“Essential.” In recent months that word has taken on increased significance in societies around the world. There are essential businesses and essential employees, who are encouraged and, in some cases, even required to continue working despite the risk of coronavirus infection. As the US Department of Homeland Security puts it, “Functioning critical infrastructure is particularly important during the COVID-19 response for both public health and safety as well as community well-being. Certain critical infrastructure industries have a special responsibility to continue operations during these unprecedented times.” The Department has issued guidance for state and local governments as well as private enterprise on how to determine exactly who and what is essential, and how related operations should proceed. It has identified sixteen business sectors from healthcare to food & agriculture to communications that consist of companies and workers that may be deemed essential.
While many still-employed Americans are privileged to carry out their tasks from their own homes, legions of workers must continue to perform duties onsite and closely interact with other workers and the general public. This includes doctors, nurses, and hospital sanitation workers; firefighters, police, and paramedics; farm employees, meatpackers, and other food supply workers; bus drivers, truck drivers, train engineers, pilots, and flight attendants; grocery workers, gas station attendants, and warehouse staff.

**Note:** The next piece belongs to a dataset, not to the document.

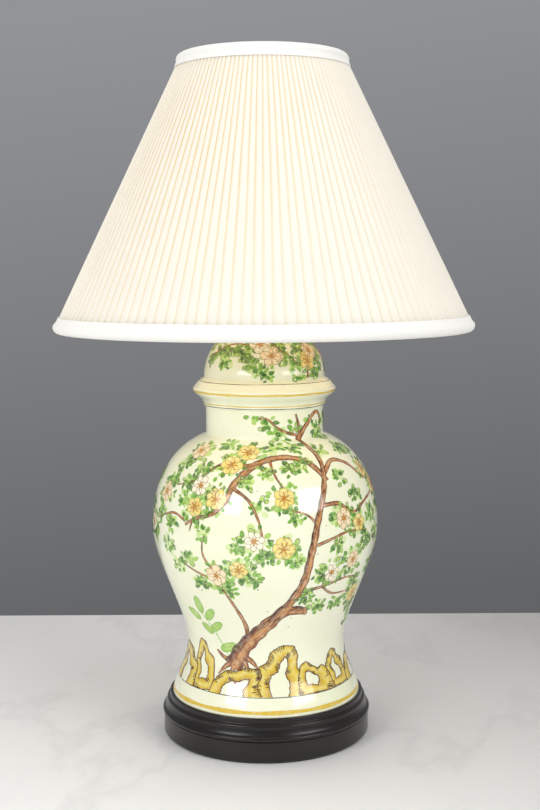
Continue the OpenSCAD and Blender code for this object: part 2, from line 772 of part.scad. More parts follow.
module switch_knob() {
    color([0.1, 0.08, 0.07])
    difference() {
        union() {
            switch_bar(knob_r - 1.2, knob_y, knob_y + knob_len - 1.5);
            switch_bar(knob_r, knob_y + 4, knob_y + knob_len - 1);
            switch_bar(knob_r - 1.5, knob_y + knob_len - 1.5, knob_y + knob_len);
        }
        switch_bar(switch_shaft_r + running_gap, knob_y - past, shaft_end + 0.3);
        for (i = [0:knob_flutes - 1])
        translate([0, 0, switch_z])
        rotate([0, i * 360 / knob_flutes, 0])
        translate([knob_r + 0.3, -knob_y - 3, 0])
        rotate([90, 0, 0])
        cylinder(r = 0.9, h = knob_len, $fn = 24);
    }
}

// Outline of the bulb's glass from its neck to its top
glass_neck_r = bulb_cap_r - thread_depth - 0.6;
bulb_shoulder = [bulb_cap_r + 0.6, glass_z + 8];
glass_outline = concat(
    [[glass_neck_r, glass_z], [glass_neck_r, glass_z + 4.3]],
    curve([glass_neck_r, glass_z + 4.3], [glass_neck_r + 1, glass_z + 6], bulb_shoulder - [0, 1],
        bulb_shoulder + [0.6, 3], 4),
    curve(bulb_shoulder + [0.6, 3], bulb_shoulder + [3.5, 17], [bulb_r, bulb_widest_z - 20],
        [bulb_r, bulb_widest_z]),
    arc([0, bulb_widest_z], bulb_r, 9, 88, 12));

module bulb_glass() {
    top = bulb_widest_z + bulb_r;
    color([0.97, 0.96, 0.92])
    rotate_extrude()
    polygon(concat(glass_outline, [[0, top], [0, top - glass_t]], turned(inward(glass_outline, glass_t))));
}

module bulb_cap() {
    crests = thread(bulb_cap_r, thread_z, bulb_cap_h - 5);
    collar_z = bulb_cap_z + bulb_cap_h;
    last = crests[len(crests) - 1];
    root = bulb_cap_r - thread_depth - 0.4;
    color([0.78, 0.78, 0.76])
    rotate_extrude()
    polygon(concat(
        [[root, bulb_cap_z]], crests,
        [[bulb_cap_r, collar_z], [root, collar_z], [root, last[1]]]));
}

module bulb_insulator() {
    color([0.05, 0.05, 0.06])
    translate([0, 0, bulb_z + bulb_tip_h])
    cylinder(r1 = 5.5, r2 = bulb_cap_r - 1.6, h = insulator_h + 1.5);
}

module bulb_tip() {
    color([0.75, 0.75, 0.74])
    rotate_extrude()
    polygon(concat([[0, bulb_z]], curve([0, bulb_z], [3, bulb_z], [4.6, bulb_z + 0.8], [4.6, bulb_z + bulb_tip_h], 6),
        [[0, bulb_z + bulb_tip_h]]));
}

stem_z = bulb_z + bulb_tip_h + insulator_h + 1.5;
stem_top = bulb_widest_z - 18;
filament_z = bulb_widest_z - 4;
filament_x = 12;

module bulb_stem() {
    color([0.85, 0.88, 0.88])
    rotate_extrude()
    polygon(concat(
        [[0, stem_z], [glass_neck_r - glass_t - 0.3, stem_z], [glass_neck_r - glass_t - 0.3, stem_z + 12]],
        curve([glass_neck_r - glass_t - 0.3, stem_z + 12], [5, stem_z + 14], [3, stem_z + 18], [2.6, stem_z + 26], 6),
        [[2.6, stem_top], [0, stem_top]]));
}

// Two support wires and the filament between them
module bulb_filament() {
    wire_r = 0.4;
    wire_foot = stem_top + wire_r + 0.1;
    spread = atan((filament_x - 1.6) / (filament_z - wire_foot));
    reach = norm([filament_x - 1.6, filament_z - wire_foot]);
    bow = 1.25 * filament_x;
    half_angle = asin(filament_x / bow);
    color([0.5, 0.5, 0.52])
    union() {
        for (side = [-1, 1])
        translate([side * 1.6, 0, wire_foot])
        rotate([0, side * spread, 0])
        cylinder(r = wire_r, h = reach, $fn = 24);
        translate([0, 0, stem_top]) cylinder(r = 2.2, h = 1);
        translate([0, 0, filament_z - bow * cos(half_angle)])
        rotate([90, 0, 0])
        rotate([0, 0, 90 - half_angle])
        rotate_extrude(angle = 2 * half_angle)
        translate([bow, 0])
        circle(r = wire_r, $fn = 24);
    }
}

// One arm of the spider, thicker by grow where it is used as a cut
module spider_arm(grow = 0) {
    arm_in = stud_flange_r + 0.8;
    arm_out = top_ring_r - ring_side - cloth_gap + grow;
    rise = top_ring_z - hub_z - hub_t / 2;
    run = arm_out - arm_in;
    translate([arm_in, 0, hub_z + hub_t / 2])
    rotate([0, 90 - atan(rise / run), 0])
    cylinder(r = arm_wire_r + grow, h = norm([run, rise]) - 0.3);
}

module shade_spider() {
    color([0.76, 0.6, 0.3])
    difference() {
        union() {
            translate([0, 0, hub_z]) cylinder(r = hub_r, h = hub_t);
            for (i = [0:2]) rotate([0, 0, 90 + 120 * i]) spider_arm();
        }
        translate([0, 0, hub_z - past]) cylinder(r = stud_r + running_gap, h = hub_t + 2 * past);
    }
}

module wire_ring(r, z) {
    translate([0, 0, z]) rotate_extrude() translate([r, 0]) circle(r = ring_wire_r);
}

module shade_top_ring() {
    color([0.9, 0.9, 0.88]) wire_ring(top_ring_r, top_ring_z);
}

module shade_bottom_ring() {
    color([0.9, 0.9, 0.88]) wire_ring(bottom_ring_r, bottom_ring_z);
}

module shade_ribs() {
    slant = norm([shade_h, bottom_ring_r - top_ring_r]);
    inset = ring_wire_r + cloth_gap;
    color([0.9, 0.9, 0.88])
    for (i = [0:rib_count - 1])
    rotate([0, 0, (i + 0.5) * 360 / rib_count])
    translate([bottom_ring_r, 0, bottom_ring_z])
    rotate([0, -lean, 0])
    translate([0, 0, inset])
    cylinder(r = rib_wire_r, h = slant - 2 * inset);
}

// A ring of folds: ridges at radius r, valleys deep inside them
function pleats(r, deep) =
    [for (i = [0:pleat_count - 1], k = [0, 1])
        let (a = 360 * (i + 0.5 * k) / pleat_count, q = r - (k == 0 ? 0 : deep))
        [q * cos(a), q * sin(a)]];

module shade_fabric() {
    color([0.98, 0.96, 0.9])
    translate([0, 0, fabric_z])
    linear_extrude(height = fabric_top - fabric_z, scale = top_pleat_r / bottom_pleat_r)
    difference() {
        polygon(pleats(bottom_pleat_r, pleat_depth));
        polygon(pleats(bottom_pleat_r - fabric_t, pleat_depth));
    }
}

// A plain cone of cloth inside the wires, below the spider's arms
module shade_liner() {
    low = fabric_z;
    high = top_ring_z - 5;
    color([0.97, 0.94, 0.86])
    rotate_extrude()
    polygon([
        [cone_r(low) + lining_out, low], [cone_r(high) + lining_out, high],
        [cone_r(high) + lining_in, high], [cone_r(low) + lining_in, low]]);
}

// Level distances from the frame's cone to the sides of a trim's slot
slot_out = fabric_out + cloth_gap;
slot_in = lining_in - cloth_gap;

// The roll round the bottom ring, with a flat edge up the fabric and one up the lining
module shade_bottom_trim() {
    c = [bottom_ring_r - 0.2, bottom_ring_z + 0.1];
    edge_z = bottom_ring_z + bottom_trim_h;
    slot_z = fabric_z - cloth_gap;
    floor_z = bottom_ring_z - ring_wire_r - cloth_gap;
    roll_up = 6.6;
    color([0.99, 0.98, 0.94])
    rotate_extrude()
    polygon(concat(
        [[cone_r(edge_z) + slot_out, edge_z], [cone_r(slot_z) + slot_out, slot_z],
         [bottom_ring_r + 1, floor_z], [bottom_ring_r - 1, floor_z],
         [cone_r(slot_z) + slot_in, slot_z], [cone_r(edge_z) + slot_in, edge_z],
         [cone_r(edge_z) + slot_in - trim_t, edge_z],
         [cone_r(c[1] + roll_up) + slot_in - trim_t, c[1] + roll_up]],
        arc(c, bottom_roll_r, 172, 382, 20),
        [[cone_r(c[1] + roll_up) + slot_out + trim_t, c[1] + roll_up],
         [cone_r(edge_z) + slot_out + trim_t, edge_z]]));
}

// The roll over the top ring, notched where the spider's arms come through
module shade_top_trim() {
    c = [top_ring_r + 0.4, top_ring_z - 0.3];
    edge_z = top_ring_z - top_trim_h;
    inner_edge_z = top_ring_z - 9;
    slot_z = fabric_top + cloth_gap;
    roof_z = top_ring_z + ring_wire_r + cloth_gap;
    // The flat edge runs into the roll where its outer side crosses the roll's circle
    side = cone_r(c[1]) + slot_out + trim_t - c[0];
    slope = 1 + taper * taper;
    meet = (side * taper - sqrt(max(0, slope * top_roll_r * top_roll_r - side * side))) / slope;
    color([0.99, 0.98, 0.94])
    difference() {
        rotate_extrude()
        polygon(concat(
            [[cone_r(edge_z) + slot_out, edge_z], [cone_r(edge_z) + slot_out + trim_t, edge_z]],
            arc(c, top_roll_r, asin(meet / top_roll_r), 190, 20),
            [[cone_r(inner_edge_z) + slot_in - trim_t, inner_edge_z], [cone_r(inner_edge_z) + slot_in, inner_edge_z],
             [cone_r(slot_z) + slot_in, slot_z], [top_ring_r - 1, roof_z], [top_ring_r + 1, roof_z],
             [cone_r(slot_z) + slot_out, slot_z]]));
        for (i = [0:2]) rotate([0, 0, 90 + 120 * i]) spider_arm(cloth_gap);
    }
}

// Turned ball and foot on a blind threaded hole
module finial() {
    bore_top = finial_z + stud_len - hub_t + 1.5;
    ball_z = finial_z + finial_h - finial_ball_r - 3;
    neck = 4.8;
    color([0.82, 0.66, 0.32])
    difference() {
        rotate_extrude()
        polygon(concat(
            [[0, finial_z], [finial_foot_r - 0.6, finial_z], [finial_foot_r, finial_z + 0.6],
             [finial_foot_r, finial_z + 1.6]],
            curve([finial_foot_r, finial_z + 1.6], [finial_foot_r - 1, finial_z + 3], [neck, finial_z + 3],
                [neck, finial_z + 5], 5),
            arc([0, ball_z], finial_ball_r, -50, 70, 12),
            [[2.2, ball_z + finial_ball_r - 0.2]],
            arc([0, finial_z + finial_h - 2.2], 2.2, -20, 90, 6)));
        translate([0, 0, finial_z - past]) cylinder(r = stud_r + running_gap, h = bore_top - finial_z + past);
    }
}

base_felt();
wood_base();
cord_bushing();
base_washer();
base_lock_washer();
base_locknut();
lamp_pipe();
jar_body();
jar_lid();
vase_cap();
top_locknut();
brass_neck();
harp_saddle();
harp_bow();
harp_stud();
harp_sleeve(-1);  // harp_sleeve_left
harp_sleeve(1);  // harp_sleeve_right
socket_cap();
cap_set_screw();
socket_shell();
socket_liner();
socket_body();
socket_screw_shell();
socket_contact();
terminal_screws();
switch_shaft();
switch_knob();
bulb_glass();
bulb_cap();
bulb_insulator();
bulb_tip();
bulb_stem();
bulb_filament();
shade_spider();
shade_top_ring();
shade_bottom_ring();
shade_ribs();
shade_fabric();
shade_liner();
shade_top_trim();
shade_bottom_trim();
finial();
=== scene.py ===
import functools
import math
import random

import bmesh
import bpy
import numpy as np
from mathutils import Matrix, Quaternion, Vector, noise


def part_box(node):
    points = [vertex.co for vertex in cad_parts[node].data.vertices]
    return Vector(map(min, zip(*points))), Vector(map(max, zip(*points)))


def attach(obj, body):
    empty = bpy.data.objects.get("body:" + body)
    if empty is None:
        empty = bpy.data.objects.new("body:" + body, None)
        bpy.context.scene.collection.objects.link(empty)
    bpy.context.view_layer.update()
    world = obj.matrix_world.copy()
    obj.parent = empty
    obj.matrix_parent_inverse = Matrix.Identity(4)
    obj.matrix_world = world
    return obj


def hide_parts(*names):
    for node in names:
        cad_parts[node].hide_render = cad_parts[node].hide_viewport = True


bl_info = {
    "name": "Table Lamp with Painted Jar",
    "version": (1, 0, 0),
    "blender": (4, 5, 0),
    "location": "View3D > Sidebar > Table Lamp",
    "description": "Dresses a table lamp: painted jar, turned base, pleated shade",
    "category": "Object",
}

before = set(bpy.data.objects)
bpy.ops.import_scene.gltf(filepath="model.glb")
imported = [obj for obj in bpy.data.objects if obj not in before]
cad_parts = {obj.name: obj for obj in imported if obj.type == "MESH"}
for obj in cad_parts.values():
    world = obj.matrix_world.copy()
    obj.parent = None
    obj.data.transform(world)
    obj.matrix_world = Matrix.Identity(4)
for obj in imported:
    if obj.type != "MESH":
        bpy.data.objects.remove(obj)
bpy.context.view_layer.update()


def ink(red, green, blue):
    """A colour from 0 to 255 a channel, as the linear numbers that shaders use."""
    return tuple(
        c / 3294.6 if c <= 10 else ((c / 255 + 0.055) / 1.055) ** 2.4
        for c in (red, green, blue)
    )


def wire_ring(node):
    """Radius and height of the middle of a wire ring of the frame."""
    low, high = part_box(node)
    wire = (high.z - low.z) / 2
    return high.x - wire, (high.z + low.z) / 2


def length_prop(name, description, default):
    return bpy.props.FloatProperty(
        name=name, description=description, default=default, min=0, subtype="DISTANCE", unit="LENGTH"
    )


def colour_prop(name, description, default):
    return bpy.props.FloatVectorProperty(
        name=name, description=description, default=default, size=3, min=0, max=1, subtype="COLOR"
    )


def amount_prop(name, description, default, high=10.0):
    return bpy.props.FloatProperty(
        name=name, description=description, default=default, min=0, max=high, subtype="FACTOR"
    )


def angle_prop(name, description, default):
    return bpy.props.FloatProperty(
        name=name, description=description, default=default, subtype="ANGLE", unit="ROTATION"
    )


def count_prop(name, description, default, low, high):
    return bpy.props.IntProperty(name=name, description=description, default=default, min=low, max=high)


JAR_LOW, JAR_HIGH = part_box("jar_body")
TOP_RING = wire_ring("shade_top_ring")
BOTTOM_RING = wire_ring("shade_bottom_ring")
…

The list goes on and on and on.
A disproportionate number of low-wage workers are on the frontlines of the pandemic response effort, providing us with food, essential goods, and critical services despite the health risks. Many are earning little more than minimum wage to do their part to ensure that the American economy and society continue to function. While, unfortunately, many corporate leaders have done little or not enough to compensate these heroes for their selfless dedication and sacrifice, some business owners and executives have opened their pocketbooks for their workers.
The Connor Group
Based in Dayton, Ohio, The Connor Group owns and manages over 13,000 residential apartments throughout the United States, totaling approximately $2.5 billion in assets. On April 17, CEO and founder Larry Connor held a company video conference in which he announced to stunned employees that they would each receive a bonus of between $2,000 and $9,000. Connor had earned $1.6 million on stock market investments over the span of 8 days and decided to devote the entire windfall to his 250+ employees. Additionally the company has committed to paying all unexpected childcare expenses for employees who must look after children while schools are closed. And, if that were not enough, The Connor Group will pay full wages for employees for up to 21 days of COVID-related sick leave plus the period of time it takes to get test results. “And this will not count one iota against either sick days or vacation.”
Micron Technology, Inc.
The maker of computer memory and data storage components headquartered in Boise has announced a one-time bonus of $1,000 to all employees who earn less than $100,000 annually. That’s 2/3 of their workforce or approximately 25,000 workers, many of whom work in manufacturing facilities in Idaho, Utah, Virginia, and various locations in Asia. Additionally, the company has established a Team Member Relief Fund that will provide up to $5,000 to employees who face significant hardship due to pandemic conditions.
At a time when large corporations including Kroger and Fred Meyer are terminating short-lived hazard pay programs, Tyson Foods announced that it is doubling bonuses for its 116,000 frontline workers and truckers. Headquartered in Akransas, the corporation owns meat, poultry, and food brands include Jimmy Dean, Hillshire Farm, and Sara Lee, among many others. The total committed is now $120 million. The company is also increasing short-term disability coverage for ill workers to 90% of normal pay through June 2020. Tyson meat processing plants around the country have suffered outbreaks of COVID-19, including employee deaths, and have been forced to temporarily shut down. On April 28, President Trump signed an executive order implementing the Defense Production Act, under which Agriculture Secretary Sonny Perdue may order meat and poultry producers to continue operations despite the risk to workers.
Northwell Health, New York state’s largest healthcare provider, operates 23 hospitals and more than 700 outpatient centers and other facilities. This past Friday, the Northwell system discharged its 10,000th COVID-19 patient. On April 22, President and CEO Michael Dowling announced that the nonprofit organization would provide a $2,500 bonus and one additional week of paid time off to all frontline workers. Some 45,000 of its 72,000 employees will receive the benefits, including doctors, nurses, therapists, environmental services workers, housekeepers, and even corporate employees “who went above and beyond in working behind the scenes to maintain effective operations during an unprecedented surge in patient volume.” Northwell is also expanding an array of programs “to care for the staff’s mental, emotional, physical and spiritual well-being.”